Over your travels do you have any top experiences that really stand out?
Well the best food I’ve ever eaten was at Jamin and also when it moved a short distance in Paris and was called Robuchon. I used to go there at least twice a year. It wasn’t necessarily that any one dish was better than anything anyone else could cook: It was that each visit there would be several dishes that were truly exceptional even at the three star level. Elsewhere you may get one dish, from time to time, that stands out in category.
I don’t find that there is one obvious outstanding three star today in the way there was when Joel Robuchon was cooking. My personal favourite is probably Louis XV in Monte Carlo. Over the years I’ve been there a dozen plus times and I find the food excellent. Essentially the trick at Louis XV is a brilliant chef-to-customer ratio (almost one chef per diner) coupled with amazing local produce.
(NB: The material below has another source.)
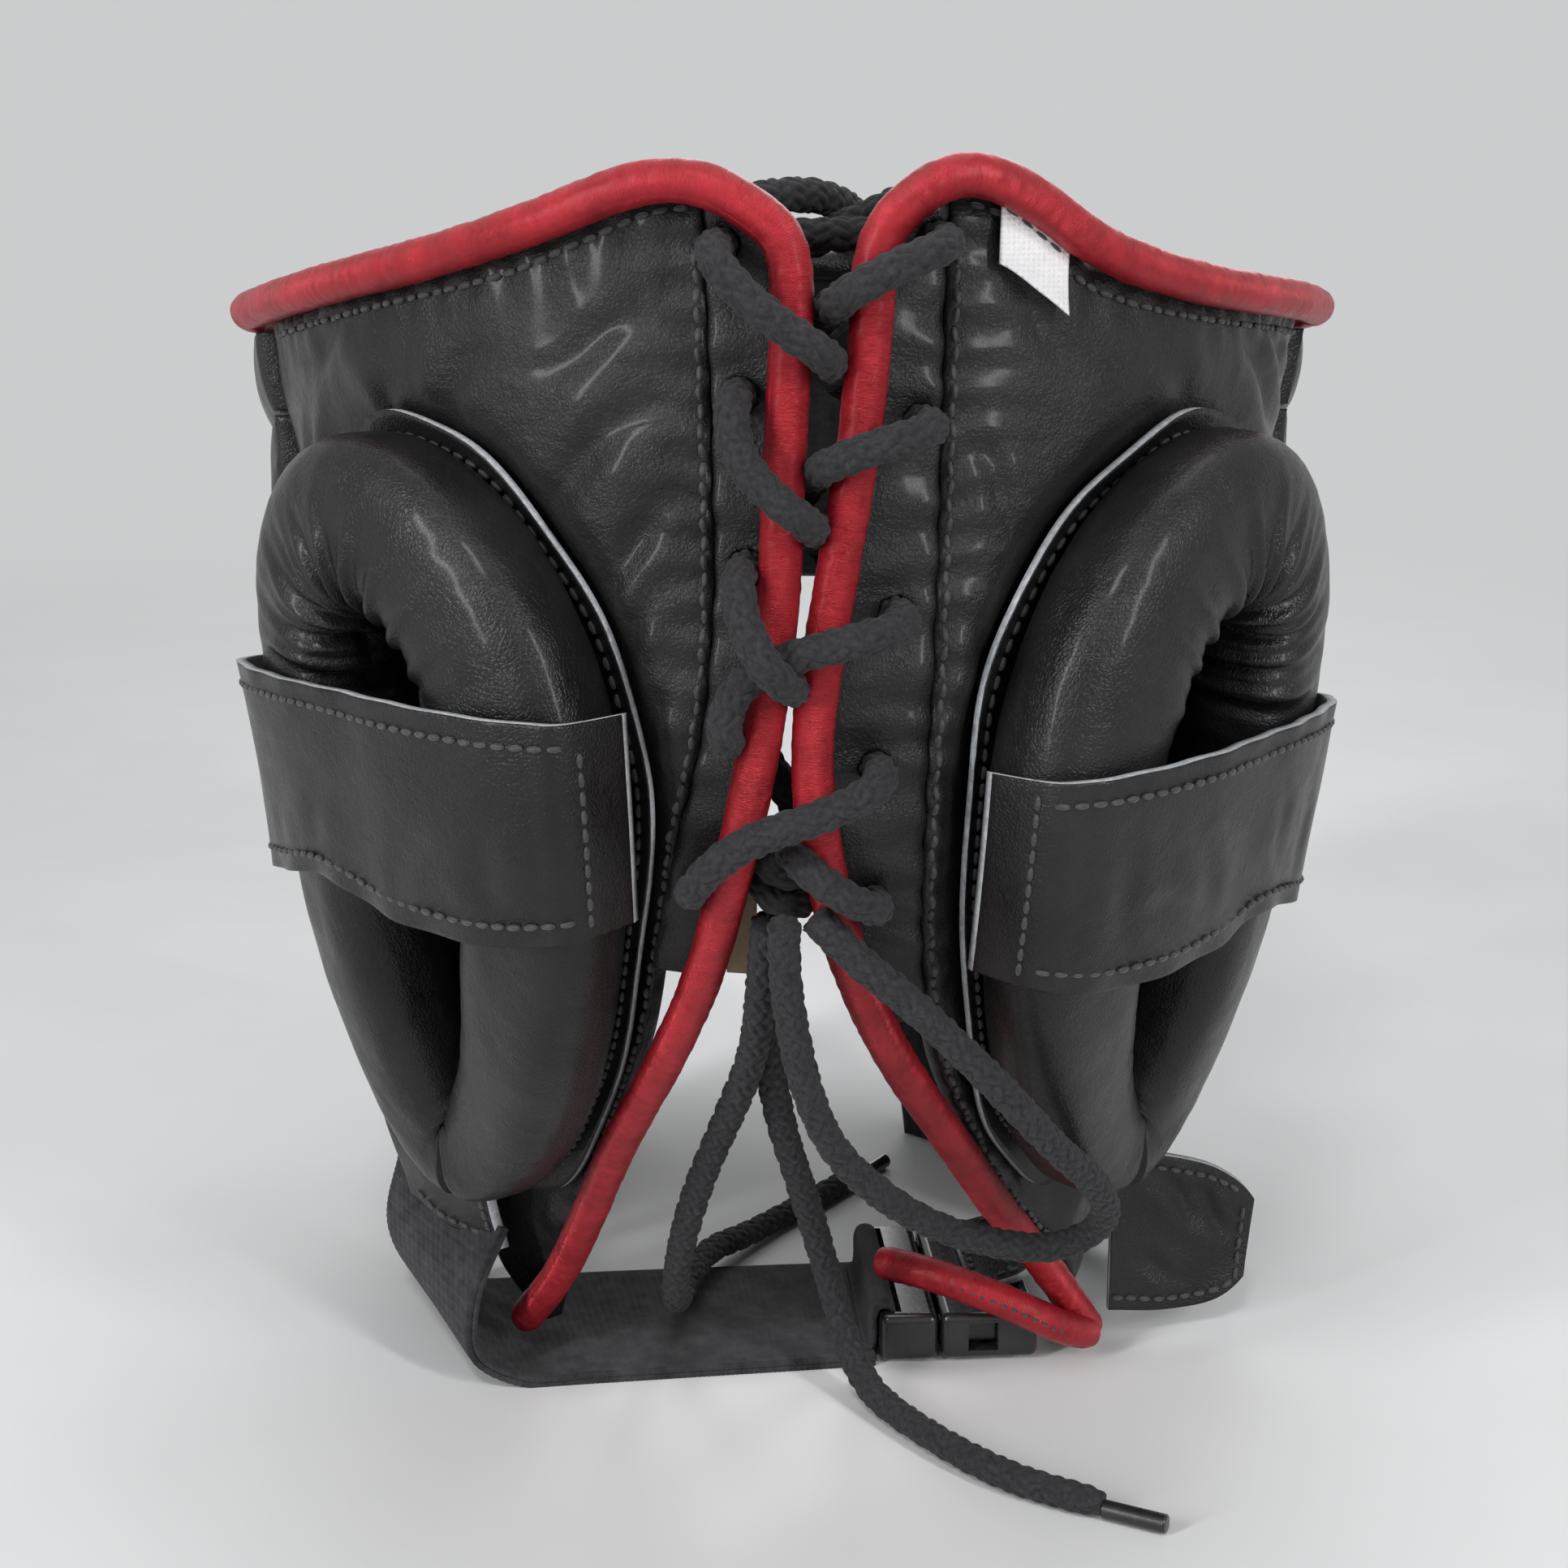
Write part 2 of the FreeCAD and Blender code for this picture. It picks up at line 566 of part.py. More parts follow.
def elastic(low, high):
    """One layer of the chin elastic between two offsets of its middle surface."""
    def middle(s, t):
        back = [smooth([(row[0], row[k]) for row in ELASTIC_BACK], s) for k in (1, 2, 3)]
        front = [smooth([(row[0], row[k]) for row in ELASTIC_FRONT], s) for k in (1, 2, 3)]
        return V(*back) + (V(*front) - V(*back)) * t

    def surface(s, t, off):
        step = 0.01
        along = middle(min(s + step, 1), t) - middle(max(s - step, 0), t)
        across = middle(s, 1) - middle(s, 0)
        return middle(s, t) + along.cross(across).normalize() * off
    return slab(surface, lambda s, t: low, lambda s, t: high, 24, 4)


def buckle():
    """Socket, plug and the two sprung arms of the side-release buckle."""
    y0 = BUCKLE_Y - BUCKLE_WIDTH / 2
    y1 = BUCKLE_Y + BUCKLE_WIDTH / 2
    low = 1.0
    high = low + BUCKLE_HEIGHT
    wall = 2.2
    side_wall = 2.6
    socket = rounded_box(SOCKET_X, (y0, y1), (low, high), 1.8)
    inside = (y0 + side_wall, y1 - side_wall)
    socket = socket.cut(box((SOCKET_X[0] - 1, SOCKET_X[1] - 7), inside, (low + wall, high - wall)))
    socket = socket.cut(box((SOCKET_X[0] + 6, SOCKET_X[1] - 9), (y0 - 1, y1 + 1), (low + wall, high - wall)))
    socket = socket.cut(box((SOCKET_X[1] - 5, SOCKET_X[1] - 2.4), inside, (low - 1, high + 1)))
    plug = rounded_box(PLUG_X, (y0, y1), (low, high), 1.8)
    plug = plug.cut(box((PLUG_X[0] + 2.4, PLUG_X[0] + 5), inside, (low - 1, high + 1)))
    reach = (PLUG_X[1] - 1, PLUG_X[1] + 14)
    guide = box(reach, (BUCKLE_Y - 6, BUCKLE_Y + 6), (low + wall + 0.6, high - wall - 0.6))
    plug = plug.fuse(guide).removeSplitter()
    arms = []
    for way, root in ((1, y0 + side_wall + 0.6), (-1, y1 - side_wall - 0.6)):
        ys = sorted((root, root + way * 4.0))
        arms.append(rounded_box((PLUG_X[1] + 0.4, reach[1]), ys, (low + wall + 0.6, high - wall - 0.6), 0.8))
    return socket, plug, arms


def buckle_strap():
    """Leather strap over the socket's bar, up the inside of the right panel."""
    route = [(0, 40), (0.3, 47), (0.5, 52.5), (0.62, 55.5), (0.75, 57.5), (1, 59)]
    rise = [(0, 13.6), (0.3, 13.6), (0.5, 13.8), (0.62, 15.2), (0.75, 19), (1, 27)]

    def surface(s, t, off):
        step = 0.01
        dx = smooth(route, s + step) - smooth(route, s - step)
        dz = smooth(rise, s + step) - smooth(rise, s - step)
        length = math.hypot(dx, dz)
        y = -22 + 36 * t + (16 - 4 * t) * s
        return V(smooth(route, s) - off * dz / length, y, smooth(rise, s) + off * dx / length)
    return slab(surface, lambda s, t: -0.9, lambda s, t: 0.9, 16, 3)


def left_chin_tab():
    corners = [[(88, 30, 7), (86, 46, 8)], [(126, 36, 11), (132, 64, 11)]]

    def surface(s, t, off):
        w, z, base = [sum(corners[i][j][k] * (s if i else 1 - s) * (t if j else 1 - t)
                          for i in (0, 1) for j in (0, 1)) for k in (0, 1, 2)]
        return on_form(-w, z, base + off)
    return slab(surface, lambda s, t: 0.0, lambda s, t: 2.4, 6, 4)


def right_chin_tab():
    """Rounded leather flap that curls outward below the right ear guard."""
    def surface(s, t, off):
        half = 19.0 * math.sqrt(1 - (0.93 * s) ** 3)
        x = 71.0 + 34.5 * s + 3 * (t - 0.5) * s
        y = -20.6 + 12.5 * s - 5.0 * s * s * (1 - t)
        z = 28.0 - 7 * s + half * (2 * t - 1)
        return V(x, y - off, z)
    return slab(surface, lambda s, t: 0.0, lambda s, t: 2.2, 10, 8)


def size_label():
    """Bare sewn label under the right part of the rim piping."""
    def surface(s, t, off):
        w = 26.0 + 12.5 * s
        return on_form(w, smooth(RIGHT_RIM, w) - 3.6 - 10.5 * (1 - t), 2.2 + off)
    return slab(surface, lambda s, t: 0.0, lambda s, t: 0.6, 3, 3)


def inner_patch():
    """Bare patch sewn inside the left edge of the back opening."""
    def surface(s, t, off):
        return on_form(-14.5 - 6.5 * s, 111.0 + 29.0 * t, off)
    return slab(surface, lambda s, t: -5.4, lambda s, t: -4.7, 3, 3)


shapes = {}
for side, name in ((-1, "left"), (1, "right")):
    slot = ear_slot(side)
    parts = layers(side_where(side), side_outer(side), side_inner(side), 24, 24)
    for layer, solid in zip(("leather", "foam", "lining"), parts):
        shapes[f"{name}_side_{layer}"] = solid.cut(slot)
    for layer, solid in zip(("leather", "foam", "lining"), cheek(side)):
        shapes[f"{name}_cheek_{layer}"] = solid
    shapes[f"{name}_ear_base"] = ear_base(side).cut(slot)
    shapes[f"{name}_ear_roll"] = ear_roll(side)
    shapes[f"{name}_ear_band"] = ear_band(side)
    shapes[f"{name}_lace_facing"] = facing(side)
    shapes[f"{name}_edge_piping"] = edge_piping(side)
for layer, solid in zip(("leather", "foam", "lining"), forehead()):
    shapes[f"forehead_{layer}"] = solid
shapes["front_rim_piping"] = front_piping()
shapes["crown_tongue"] = crown_tongue()
shapes["back_lace"] = tube([on_form(*p) for p in BACK_LACE], LACE_D, "back_lace")
shapes["crown_lace"] = tube(CROWN_LACE, LACE_D, "crown_lace")
shapes["lace_knot"] = lace_knot()
shapes["lace_loop"] = tube(LACE_LOOP, LACE_D, "lace_loop")
shapes["lace_tail_long"] = tube(TAIL_LONG, LACE_D, "lace_tail_long")
shapes["lace_tail_short"] = tube(TAIL_SHORT, LACE_D, "lace_tail_short")
shapes["aglet_long"] = aglet(TAIL_LONG, 13.0, 3.8)
shapes["aglet_short"] = aglet(TAIL_SHORT, 13.0, 3.8)
shapes["right_piping_tail"] = tube(PIPING_TAIL, PIPING_D, "right_piping_tail")
shapes["left_chin_tab"] = left_chin_tab()
shapes["right_chin_tab"] = right_chin_tab()
shapes["chin_elastic_inner"] = elastic(0.1, 0.1 + ELASTIC_THICKNESS)
shapes["chin_elastic_outer"] = elastic(-0.1 - ELASTIC_THICKNESS, -0.1)
socket, plug, arms = buckle()
shapes["buckle_socket"] = socket
shapes["buckle_plug"] = plug
shapes["back_release_arm"] = arms[0]
shapes["front_release_arm"] = arms[1]
shapes["buckle_strap"] = buckle_strap()
shapes["size_label"] = size_label()
shapes["inner_patch"] = inner_patch()

floor = box((-200, 200), (-200, 200), (-20, 0))
for name in ("left_cheek", "right_cheek"):
    for layer in ("leather", "foam", "lining"):
        shapes[f"{name}_{layer}"] = shapes[f"{name}_{layer}"].cut(floor)
for name in ("left_edge_piping", "right_edge_piping"):
    shapes[name] = shapes[name].cut(floor)

for name, solid in shapes.items():
    solid.translate(ORIGIN)
    solid.exportStep(f"parts/{name}.step")
    low = solid.BoundBox
    print(f"{name:22s} valid {solid.isValid()} solids {len(solid.Solids)} volume {solid.Volume / 1000:8.2f} cm3 "
          f"x {low.XMin:.0f} {low.XMax:.0f} y {low.YMin:.0f} {low.YMax:.0f} z {low.ZMin:.1f} {low.ZMax:.1f}")
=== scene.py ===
# Boxing headgear that laces up the back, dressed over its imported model.
# +Y is the face side, -Y the laced back, +X the wearer's right, +Z up.
import bmesh
import bpy
import math
import numpy as np
from mathutils import Euler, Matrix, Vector, noise


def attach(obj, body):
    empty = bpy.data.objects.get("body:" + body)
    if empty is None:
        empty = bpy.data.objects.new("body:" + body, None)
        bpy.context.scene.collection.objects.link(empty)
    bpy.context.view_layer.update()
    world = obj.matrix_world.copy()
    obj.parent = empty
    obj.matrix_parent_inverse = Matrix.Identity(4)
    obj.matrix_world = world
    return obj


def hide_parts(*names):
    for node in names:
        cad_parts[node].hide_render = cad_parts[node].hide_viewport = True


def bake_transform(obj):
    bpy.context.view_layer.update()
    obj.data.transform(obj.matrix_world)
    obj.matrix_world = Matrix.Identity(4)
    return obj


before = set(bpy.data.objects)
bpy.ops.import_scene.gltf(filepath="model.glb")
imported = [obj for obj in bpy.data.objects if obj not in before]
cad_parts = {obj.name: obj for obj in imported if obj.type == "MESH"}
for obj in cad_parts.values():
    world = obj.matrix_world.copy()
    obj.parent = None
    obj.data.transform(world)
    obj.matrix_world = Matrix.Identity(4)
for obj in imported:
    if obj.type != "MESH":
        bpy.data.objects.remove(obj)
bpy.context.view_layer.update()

# Shapes are worked out in millimetres about the head's axis, then put in the frame in metres
MM = 0.001
SHIFT_Y = -8.4

# Head form: half outline of the outer leather at mid height, and how it narrows with height
HALF_PLAN = [(0, -103), (30, -96), (58, -78), (82, -48), (97, -12),
             (102, 25), (98, 62), (82, 95), (48, 119), (0, 128)]
FORM_Y = 25.0
WIDTH_AT_Z = [(0, 0.72), (50, 0.825), (100, 0.912), (150, 0.965), (200, 1.04), (260, 1.143)]
DEPTH_AT_Z = [(0, 0.44), (10, 0.47), (50, 0.62), (100, 0.86), (150, 1.0), (200, 1.0), (262, 0.98)]

# Edges of the back opening, seams and rim, as distances round the form and heights
LEFT_EDGE = [(5, 88), (16, 79), (44, 57.5), (70, 44), (93, 31.3), (113, 22.9), (148, 14.8),
             (166, 11), (192, 8), (220, 7.2), (240, 5.6), (247, 6.4), (255, 11)]
RIGHT_EDGE = [(5, 92), (18, 84), (44, 52), (70, 31), (94, 14.3), (114, 5), (130, 0.4), (154, -4.4),
              (167, -3.2), (192, 0.8), (220, 4.8), (242, 6), (251, 6.4), (257, 10)]
LEFT_SEAM = [(5, 93), (16, 84), (44, 64), (70, 52), (93, 41), (113, 36), (135, 31), (160, 24),
             (180, 21), (200, 20), (256, 19.5)]
RIGHT_SEAM = [(5, 98.2), (18, 90.2), (44, 58.7), (70, 38.2), (90, 26.7), (112, 21.4), (135, 19.3),
              (165, 19), (200, 19), (256, 18.5)]
LEFT_RIM = [(11, 252), (20, 257.3), (28, 256.8), (38, 252.6), (55, 246.2), (85, 240.2), (117, 235),
            (150, 231), (200, 227), (345, 223)]
RIGHT_RIM = [(10, 253.5), (18, 258.5), (26, 257), (34, 251.5), (44, 244.5), (62, 239.5), (90, 236),
             (120, 233.5), (150, 231), (200, 227), (345, 223)]
RIM_THICKNESS = 6.0
PAD_THICKNESS = 20.0
CHEEK_DEPTH = 16.0
PIPING_D = 7.8
PIPING_OFF = 4.4
LACE_D = 6.4
HOLE_R = 3.4
SIDE_FRONT_W = 152.0
PAD_BACK_W = 156.0
SIDE_CROWN = 4.0
CHEEK_CROWN = 15.0
CHEEK_LIFT = 3.0
FOREHEAD_CROWN = 9.0

# Ear guards
LEFT_EAR_W = 84.0
RIGHT_EAR_W = 76.0
EAR_Z = 148.0
EAR_UP = 51.0
EAR_DOWN = 88.0
EAR_HALF = 34.0
EAR_DIP = 11.0
BASE_MARGIN = 18.0
BASE_LIFT = 0.9
BASE_THICKNESS = 1.9
BAND_REAR_HEIGHT = 40.0
BAND_FRONT_HEIGHT = 46.0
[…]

It also helps that allegedly Prince Reynier subsidises the restaurant as a loss leader for Monte Carlo.
And what are your current thoughts about the top end of the London Restaurant Scene?
I think its refreshing that in the summer of 2008, we have three of the most exciting new openings since Tom Aikens, namely L’Ambassade de L’Ile, Helene Darroze and Andaman. Jean Christophe Ansanay-Alex (Ambassade) is spending a lot of time at his London outpost and I find the cooking of the savoury courses there as good as anything in London at the moment. Helene Darroze, who has a two star restaurant in Paris, is producing excellent food, particularly when she’s there…and the brand new Andaman Restaurant at St James’ where the three star chef Dieter Muller has opened a new venture. My early experiences there are very positive.
And so it was time to stop, the interview had gone by in a flash – a mere 30 minutes of tape for all this transcript – a fine- dining-guide record. Andy will be appearing as a critic for the programme Professional Masterchef on BBC2 6.30pm Friday 12th September 2008.